Maybe it doesn't matter. She's made herself so artificial; it's okay to wear next to nothing because we aren't real people any longer.
And then we have Araby Worth, BGriffin's naive, loyal to a fault heroine, the one who will tip the Prince's power scale in the end. However I must admit I did not feel Araby's character very endearing, see she's a druggie with Mommy issues and a little boy crazy, which I tolerated because BGriffin is presenting us her shallowness so she can contrast Araby's growth later on in the series. But what ticked me was when she went home to an empty house after being poisoned and threatened by Prince Prosepero and instead of panicking and finding out what happened to her parents, she went up and risked her life to see William in the shady part of the District. At this point in the story, Araby was already part of Elliot's planned rebellion and Prince Prospero cannot be more crystal with his nefarious intentions towards Araby Worth's parents. I felt that Araby's apathy towards her parent's disappearance off putting.
No one can save the world. Not when it doesn't want to be saved.

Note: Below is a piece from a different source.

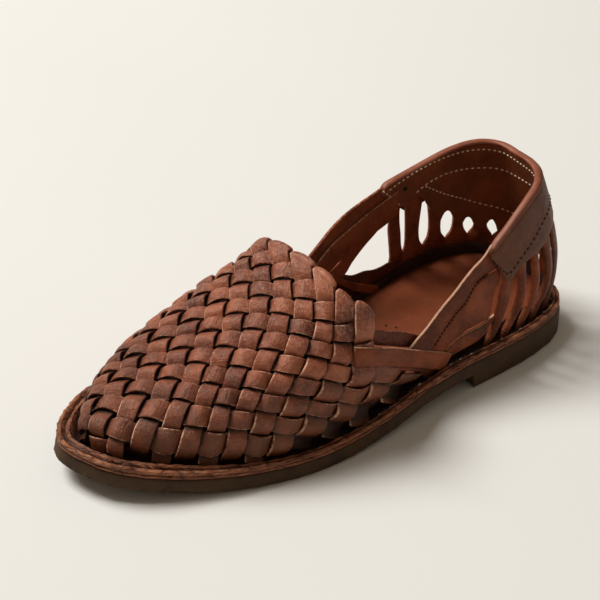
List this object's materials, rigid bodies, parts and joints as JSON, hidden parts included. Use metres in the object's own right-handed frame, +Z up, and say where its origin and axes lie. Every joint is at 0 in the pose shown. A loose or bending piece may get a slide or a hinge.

In any case I absolutely love, Love, LOVE this brilliantly written allegory! BGriffin's charming metaphors were successful in making me stop and think of the story's parallelism to historical events and present day matters. And even if I am not a big Araby fan now I know that I will be later on, her character is going through some interesting things that is the perfect catalyst for a metamorphosis that I want to witness. The risk BGriffin took and basing her novel to a well loved story worked to her advantage because MASQUE OF RED DEATH will appeal to a spread of readers with varying tastes from the classical junkies to lovers of fantasy fiction.
So the city is in ruins and the prince is holding a party?
Now with the Red Plague ravaging Debauchery, book two can't come soon enough.